None of this is news. The should-fat-people-be-allowed-on-planes debate has been raging for years, and I have no interest in pointlessly rehashing it all over again. Some people will always disagree. That’s fine.

But I just want to say this: Before the day I didn’t fit, this conversation was largely an abstraction for me. My stance was the same as it is now (if people pay for a service, it’s the seller’s obligation to accommodate those people and provide the service they paid for), but I didn’t understand what that panicky, uncertain walk down the aisle actually felt like. How inhumane it is. How much it makes you question your worth as a human being. I’ve done it a dozen or so times now, and I’ve also had a fat person sit next to me and squish me a little bit for six hours. There is no comparison.

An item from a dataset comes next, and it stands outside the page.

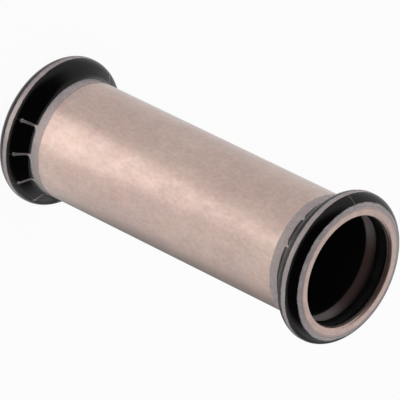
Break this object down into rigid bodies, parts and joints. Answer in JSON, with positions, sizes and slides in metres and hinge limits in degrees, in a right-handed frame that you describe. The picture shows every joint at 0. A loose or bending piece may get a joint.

I’m telling you this right now not to get sympathy or pity, or even to change your opinion about how airplanes should accommodate larger passengers. I’m just telling you, human to human, that life is complicated and fat people are trying to live. Same as you. Regardless of your stance on the “obesity epidemic,” these things are objectively true: Airplane seats are too small. They’re too small for everyone except for small people. It’s bad. Passengers are going fucking nuts. And, sorry, it’s not my responsibility to fix it.

That guy next to me didn’t call me fat to my face. I don’t even know if that’s what was bothering him, although I know the way he looked at my body (my body, not my face, not once, not ever). I can’t be sure why that guy was mad at me, but I know why people are mad at me on planes. I know that he disliked me instantly, he invented a reason to be a dick to me, and then he executed it. At 7 am. In a flying fart-can. When I HAD A HANGOVER. And, much more importantly, I see other people staring those same daggers at other fat people’s bodies every day, in the sky and on the ground. It’s just a shitty way to go through life, for everyone.

You don’t have to change your mind about fat people. But you could just be fucking kind. You could give it a shot. It’s the holidays, and we’re all in this fart-can together.